◆ **Exercise goal**: Extract, from the listing that follows, each line containing the word "joints".

◆ **Data to use**:
───

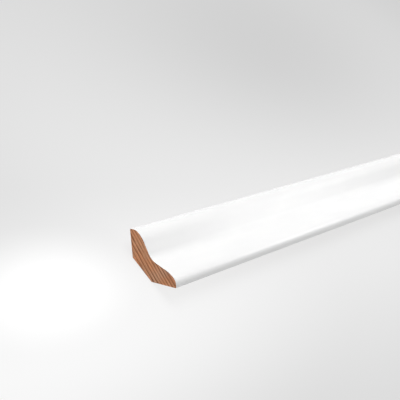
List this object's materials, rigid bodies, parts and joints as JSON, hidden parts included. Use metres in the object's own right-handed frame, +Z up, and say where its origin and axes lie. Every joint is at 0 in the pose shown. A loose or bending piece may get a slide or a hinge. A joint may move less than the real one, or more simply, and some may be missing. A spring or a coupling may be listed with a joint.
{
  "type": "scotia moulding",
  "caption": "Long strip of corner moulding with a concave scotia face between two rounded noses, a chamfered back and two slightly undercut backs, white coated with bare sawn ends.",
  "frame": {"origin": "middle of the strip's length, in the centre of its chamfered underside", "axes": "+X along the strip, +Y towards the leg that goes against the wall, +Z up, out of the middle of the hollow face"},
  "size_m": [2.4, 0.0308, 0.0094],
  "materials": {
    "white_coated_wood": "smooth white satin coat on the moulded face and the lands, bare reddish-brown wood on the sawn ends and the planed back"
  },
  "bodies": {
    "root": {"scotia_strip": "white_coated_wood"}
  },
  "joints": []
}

───

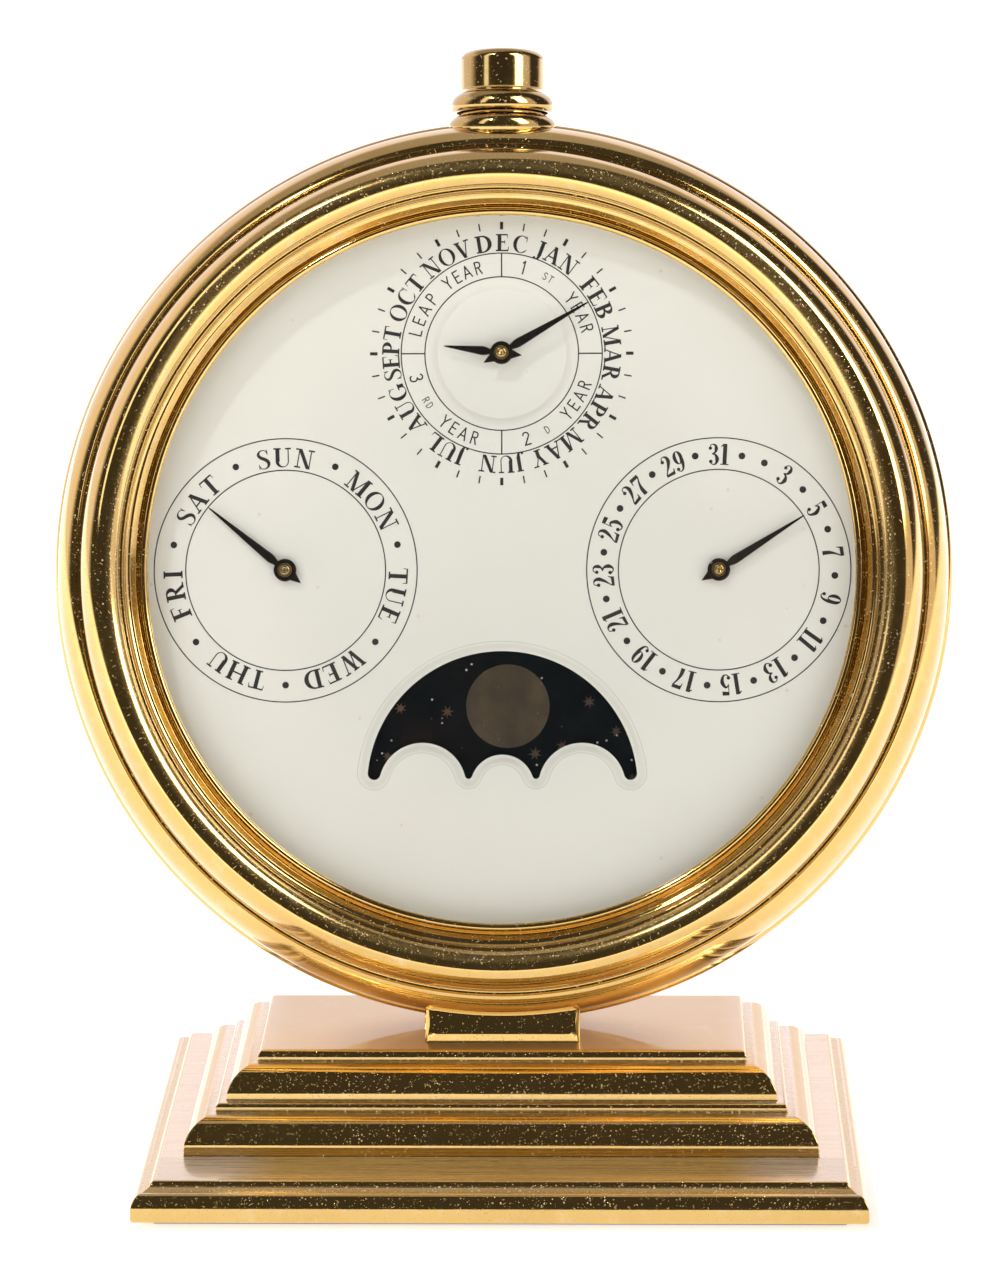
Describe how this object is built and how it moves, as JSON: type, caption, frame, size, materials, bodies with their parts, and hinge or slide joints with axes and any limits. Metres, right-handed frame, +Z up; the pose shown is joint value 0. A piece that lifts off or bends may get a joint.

───

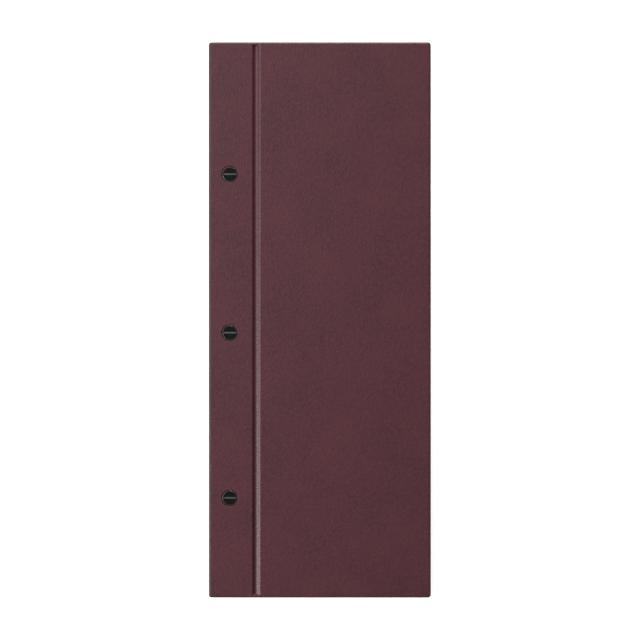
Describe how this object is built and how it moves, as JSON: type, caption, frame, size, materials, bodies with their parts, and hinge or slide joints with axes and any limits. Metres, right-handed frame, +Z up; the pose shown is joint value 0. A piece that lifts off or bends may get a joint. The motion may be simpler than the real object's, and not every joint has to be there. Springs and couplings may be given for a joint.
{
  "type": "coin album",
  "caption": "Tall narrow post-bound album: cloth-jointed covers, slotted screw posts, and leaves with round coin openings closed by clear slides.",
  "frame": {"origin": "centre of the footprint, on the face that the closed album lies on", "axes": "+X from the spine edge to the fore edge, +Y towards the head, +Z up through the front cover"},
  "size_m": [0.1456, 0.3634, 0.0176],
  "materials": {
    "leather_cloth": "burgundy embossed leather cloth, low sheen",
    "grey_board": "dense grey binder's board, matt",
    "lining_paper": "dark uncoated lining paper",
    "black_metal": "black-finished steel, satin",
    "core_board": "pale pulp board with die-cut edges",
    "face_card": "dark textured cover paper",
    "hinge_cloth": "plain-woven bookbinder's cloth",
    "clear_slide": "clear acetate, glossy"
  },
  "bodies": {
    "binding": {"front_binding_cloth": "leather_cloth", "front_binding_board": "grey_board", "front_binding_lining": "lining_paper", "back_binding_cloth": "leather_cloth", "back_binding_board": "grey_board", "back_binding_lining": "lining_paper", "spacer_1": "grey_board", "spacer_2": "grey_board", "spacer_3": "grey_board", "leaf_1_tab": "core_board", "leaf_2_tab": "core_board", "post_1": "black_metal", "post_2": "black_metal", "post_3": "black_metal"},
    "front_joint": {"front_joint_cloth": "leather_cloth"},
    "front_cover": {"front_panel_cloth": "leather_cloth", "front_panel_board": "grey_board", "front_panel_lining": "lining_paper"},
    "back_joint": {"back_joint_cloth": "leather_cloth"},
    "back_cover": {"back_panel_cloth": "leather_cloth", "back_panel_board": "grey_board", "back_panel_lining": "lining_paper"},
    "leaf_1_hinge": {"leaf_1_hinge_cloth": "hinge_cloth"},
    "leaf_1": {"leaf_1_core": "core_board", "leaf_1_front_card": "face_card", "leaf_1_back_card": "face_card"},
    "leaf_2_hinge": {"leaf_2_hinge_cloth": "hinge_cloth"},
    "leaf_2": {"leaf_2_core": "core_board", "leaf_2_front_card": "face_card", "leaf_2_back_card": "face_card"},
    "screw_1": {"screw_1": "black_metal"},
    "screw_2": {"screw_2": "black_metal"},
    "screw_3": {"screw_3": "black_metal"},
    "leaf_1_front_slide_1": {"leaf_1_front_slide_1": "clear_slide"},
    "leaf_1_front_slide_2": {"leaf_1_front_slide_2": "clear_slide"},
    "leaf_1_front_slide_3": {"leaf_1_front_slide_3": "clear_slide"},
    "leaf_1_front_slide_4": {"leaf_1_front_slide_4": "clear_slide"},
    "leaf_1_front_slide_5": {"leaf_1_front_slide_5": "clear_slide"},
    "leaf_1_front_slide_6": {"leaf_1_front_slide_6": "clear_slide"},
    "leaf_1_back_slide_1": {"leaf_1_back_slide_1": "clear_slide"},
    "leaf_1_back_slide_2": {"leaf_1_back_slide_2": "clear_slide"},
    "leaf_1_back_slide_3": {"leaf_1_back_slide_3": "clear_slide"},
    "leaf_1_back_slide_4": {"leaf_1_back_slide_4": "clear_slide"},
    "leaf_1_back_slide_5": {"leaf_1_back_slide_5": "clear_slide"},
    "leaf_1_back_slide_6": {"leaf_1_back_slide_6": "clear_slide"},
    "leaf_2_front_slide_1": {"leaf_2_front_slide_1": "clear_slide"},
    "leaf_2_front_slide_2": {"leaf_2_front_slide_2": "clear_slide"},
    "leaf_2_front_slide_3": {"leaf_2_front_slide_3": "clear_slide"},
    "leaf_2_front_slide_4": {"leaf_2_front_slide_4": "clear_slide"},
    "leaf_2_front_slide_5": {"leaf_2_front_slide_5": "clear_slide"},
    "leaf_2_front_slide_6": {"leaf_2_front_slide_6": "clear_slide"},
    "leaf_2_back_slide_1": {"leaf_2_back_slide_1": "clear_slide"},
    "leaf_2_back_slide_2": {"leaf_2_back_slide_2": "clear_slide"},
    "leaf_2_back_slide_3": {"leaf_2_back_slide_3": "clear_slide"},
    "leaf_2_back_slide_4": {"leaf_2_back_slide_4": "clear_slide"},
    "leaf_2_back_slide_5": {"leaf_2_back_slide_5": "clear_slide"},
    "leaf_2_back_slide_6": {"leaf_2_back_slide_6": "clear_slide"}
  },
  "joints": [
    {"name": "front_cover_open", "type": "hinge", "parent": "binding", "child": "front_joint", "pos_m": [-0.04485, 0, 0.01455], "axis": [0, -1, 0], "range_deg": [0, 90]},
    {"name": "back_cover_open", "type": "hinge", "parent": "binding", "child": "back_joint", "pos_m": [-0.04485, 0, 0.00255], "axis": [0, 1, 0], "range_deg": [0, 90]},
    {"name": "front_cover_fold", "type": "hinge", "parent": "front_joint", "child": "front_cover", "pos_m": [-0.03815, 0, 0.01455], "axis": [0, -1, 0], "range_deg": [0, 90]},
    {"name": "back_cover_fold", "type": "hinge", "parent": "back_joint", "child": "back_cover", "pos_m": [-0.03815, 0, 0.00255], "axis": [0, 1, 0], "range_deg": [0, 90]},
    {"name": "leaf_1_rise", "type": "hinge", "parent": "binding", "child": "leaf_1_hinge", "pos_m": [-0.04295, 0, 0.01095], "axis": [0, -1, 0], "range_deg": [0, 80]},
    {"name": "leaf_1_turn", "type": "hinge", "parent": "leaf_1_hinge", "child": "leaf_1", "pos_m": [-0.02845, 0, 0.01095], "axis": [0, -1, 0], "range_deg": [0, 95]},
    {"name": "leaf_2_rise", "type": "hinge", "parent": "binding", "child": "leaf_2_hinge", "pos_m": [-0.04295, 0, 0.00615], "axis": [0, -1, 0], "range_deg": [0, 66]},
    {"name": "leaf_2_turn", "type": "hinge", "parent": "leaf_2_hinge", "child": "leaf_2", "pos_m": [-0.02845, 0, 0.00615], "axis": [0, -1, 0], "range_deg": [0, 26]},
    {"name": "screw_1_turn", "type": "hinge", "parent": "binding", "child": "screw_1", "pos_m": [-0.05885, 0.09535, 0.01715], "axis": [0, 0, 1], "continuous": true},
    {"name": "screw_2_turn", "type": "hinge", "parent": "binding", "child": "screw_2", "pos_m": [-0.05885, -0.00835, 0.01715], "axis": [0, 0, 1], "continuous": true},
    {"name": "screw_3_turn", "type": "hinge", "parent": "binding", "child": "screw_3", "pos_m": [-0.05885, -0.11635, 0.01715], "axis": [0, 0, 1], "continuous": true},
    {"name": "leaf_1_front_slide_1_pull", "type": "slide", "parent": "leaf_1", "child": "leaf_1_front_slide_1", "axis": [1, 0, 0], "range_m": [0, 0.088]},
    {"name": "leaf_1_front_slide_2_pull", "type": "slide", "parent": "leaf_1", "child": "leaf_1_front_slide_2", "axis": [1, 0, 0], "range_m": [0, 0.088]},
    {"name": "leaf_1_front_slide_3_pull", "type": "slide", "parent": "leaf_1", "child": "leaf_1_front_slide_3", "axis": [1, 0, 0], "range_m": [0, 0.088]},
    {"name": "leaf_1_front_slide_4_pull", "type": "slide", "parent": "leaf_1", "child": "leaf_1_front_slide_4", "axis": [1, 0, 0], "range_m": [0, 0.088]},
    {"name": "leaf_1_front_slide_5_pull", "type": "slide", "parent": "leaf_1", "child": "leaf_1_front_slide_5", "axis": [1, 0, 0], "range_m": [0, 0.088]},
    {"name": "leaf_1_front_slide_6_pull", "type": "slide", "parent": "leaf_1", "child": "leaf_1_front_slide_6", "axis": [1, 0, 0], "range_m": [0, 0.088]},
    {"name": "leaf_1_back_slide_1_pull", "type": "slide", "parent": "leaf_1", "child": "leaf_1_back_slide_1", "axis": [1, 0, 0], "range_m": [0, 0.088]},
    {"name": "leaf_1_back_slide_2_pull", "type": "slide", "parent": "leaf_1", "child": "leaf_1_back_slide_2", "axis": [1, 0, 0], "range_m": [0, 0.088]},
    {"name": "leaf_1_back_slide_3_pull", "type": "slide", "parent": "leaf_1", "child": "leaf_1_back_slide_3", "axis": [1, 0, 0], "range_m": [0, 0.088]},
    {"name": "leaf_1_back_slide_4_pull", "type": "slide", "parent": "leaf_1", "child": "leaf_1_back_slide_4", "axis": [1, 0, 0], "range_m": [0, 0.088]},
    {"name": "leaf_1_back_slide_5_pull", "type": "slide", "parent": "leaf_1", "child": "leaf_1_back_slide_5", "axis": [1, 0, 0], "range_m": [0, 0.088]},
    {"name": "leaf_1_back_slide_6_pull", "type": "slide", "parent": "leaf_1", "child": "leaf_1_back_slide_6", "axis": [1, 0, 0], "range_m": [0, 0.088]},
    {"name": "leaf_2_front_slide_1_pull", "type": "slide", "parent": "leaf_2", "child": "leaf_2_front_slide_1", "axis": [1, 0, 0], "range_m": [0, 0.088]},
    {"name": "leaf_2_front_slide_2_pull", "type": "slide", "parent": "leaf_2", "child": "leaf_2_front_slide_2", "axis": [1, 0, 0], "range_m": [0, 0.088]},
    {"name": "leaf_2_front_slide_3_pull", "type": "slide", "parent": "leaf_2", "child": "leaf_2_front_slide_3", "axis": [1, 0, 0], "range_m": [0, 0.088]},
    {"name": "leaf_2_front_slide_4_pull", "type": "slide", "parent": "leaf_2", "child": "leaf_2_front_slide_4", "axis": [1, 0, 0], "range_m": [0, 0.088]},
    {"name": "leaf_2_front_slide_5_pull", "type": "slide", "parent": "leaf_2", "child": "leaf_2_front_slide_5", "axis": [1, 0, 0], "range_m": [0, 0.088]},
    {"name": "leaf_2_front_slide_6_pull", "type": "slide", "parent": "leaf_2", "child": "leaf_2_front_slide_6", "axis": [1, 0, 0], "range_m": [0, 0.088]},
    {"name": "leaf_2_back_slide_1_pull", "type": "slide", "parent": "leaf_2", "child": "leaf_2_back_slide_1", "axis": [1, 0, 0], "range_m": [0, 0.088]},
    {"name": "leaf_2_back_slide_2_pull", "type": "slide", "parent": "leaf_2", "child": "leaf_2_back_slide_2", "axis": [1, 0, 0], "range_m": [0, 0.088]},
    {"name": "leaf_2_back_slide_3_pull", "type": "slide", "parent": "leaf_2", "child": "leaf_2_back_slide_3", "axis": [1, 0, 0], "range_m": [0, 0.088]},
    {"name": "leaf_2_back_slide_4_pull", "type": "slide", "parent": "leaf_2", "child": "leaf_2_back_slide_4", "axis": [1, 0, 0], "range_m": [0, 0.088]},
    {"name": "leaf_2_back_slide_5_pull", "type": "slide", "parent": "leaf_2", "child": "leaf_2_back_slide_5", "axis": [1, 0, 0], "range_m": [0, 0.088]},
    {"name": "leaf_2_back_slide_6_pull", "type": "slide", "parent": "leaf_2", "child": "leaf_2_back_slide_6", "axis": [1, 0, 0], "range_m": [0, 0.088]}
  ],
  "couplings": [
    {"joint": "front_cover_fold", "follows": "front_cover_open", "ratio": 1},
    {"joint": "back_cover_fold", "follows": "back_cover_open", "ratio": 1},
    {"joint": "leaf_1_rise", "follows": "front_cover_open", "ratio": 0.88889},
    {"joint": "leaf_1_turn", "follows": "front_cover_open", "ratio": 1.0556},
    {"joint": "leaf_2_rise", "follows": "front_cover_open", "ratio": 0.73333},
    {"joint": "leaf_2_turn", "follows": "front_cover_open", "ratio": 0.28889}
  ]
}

───

◆ **Exercise output**:
List this object's materials, rigid bodies, parts and joints as JSON, hidden parts included. Use metres in the object's own right-handed frame, +Z up, and say where its origin and axes lie. Every joint is at 0 in the pose shown. A loose or bending piece may get a slide or a hinge. A joint may move less than the real one, or more simply, and some may be missing. A spring or a coupling may be listed with a joint.
  "joints": []
Describe how this object is built and how it moves, as JSON: type, caption, frame, size, materials, bodies with their parts, and hinge or slide joints with axes and any limits. Metres, right-handed frame, +Z up; the pose shown is joint value 0. A piece that lifts off or bends may get a joint.
Describe how this object is built and how it moves, as JSON: type, caption, frame, size, materials, bodies with their parts, and hinge or slide joints with axes and any limits. Metres, right-handed frame, +Z up; the pose shown is joint value 0. A piece that lifts off or bends may get a joint. The motion may be simpler than the real object's, and not every joint has to be there. Springs and couplings may be given for a joint.
  "joints": [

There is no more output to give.